GREENVILLE, PA. Council drops its plan to investigate '01 deficit



The cost of a probe would easily exceed $40,000, with no guarantee of any return.
By HAROLD GWIN
VINDICATOR SHARON BUREAU
GREENVILLE, Pa. -- Council has decided it would be too expensive to pursue its own investigation into the cause of a $1.6 million budget deficit two years ago.
Lawmakers voted this week to drop the matter, said Pete Longiotti, council president.
A Pennsylvania State Police white-collar crime probe showed there may have been poor management of municipal finances but found no indication of any crime.
That doesn't mean investigations into borough finances have ended.
State review
The Pennsylvania Auditor General's Office is still reviewing all state money that passed through the borough in recent years, and the Mercer County district attorney continues his probe into possible wrongdoing.
Longiotti said council had considering hiring an auditing firm to examine the city books to determine if there was any civil action the borough might take, such as going after an insurance bonding company, to recover money.
It found that would be too expensive because there would be no guarantee of any recovery, he said.
Cost breakdown
The Pittsburgh auditing firm contacted about the job wanted $10,000 up front as a retainer and indicated that the first phase of the study alone would cost about $20,000.
The cost would jump between $20,000 and $25,000 more to complete the examination to determine if there would be any way to recover money, he said.
Any legal fees incurred in a lawsuit would be on top of that, Longiotti said.

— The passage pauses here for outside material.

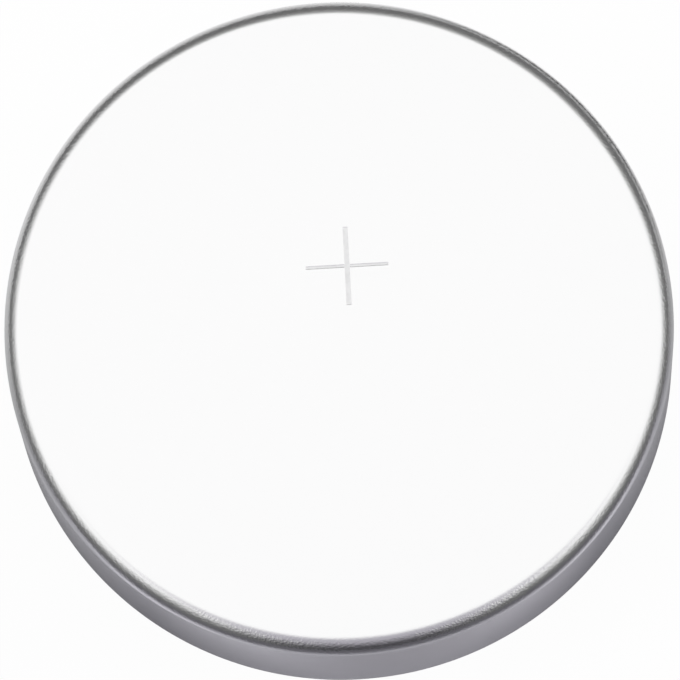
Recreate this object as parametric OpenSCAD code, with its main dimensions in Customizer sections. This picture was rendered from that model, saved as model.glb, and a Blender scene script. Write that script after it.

"We've been kicking it around for almost a year," he said, adding that council finally decided it was just an expense the borough, which runs on a budget of only about $3 million a year, couldn't afford to risk.
An earlier audit of the red ink showed that to cover operating expenses, the borough had been taking money from a $3.5 million bond issue for recreational and other improvements.
The bottom line was a $1.6 million deficit that the borough must pay back to the bond issue.
Borough officials at the time disavowed any knowledge of the financial problems.
Borough Manager Peter Nicoloff, under whose tenure the cash-flow woes developed, resigned in September 2001 shortly before officials discovered the problem.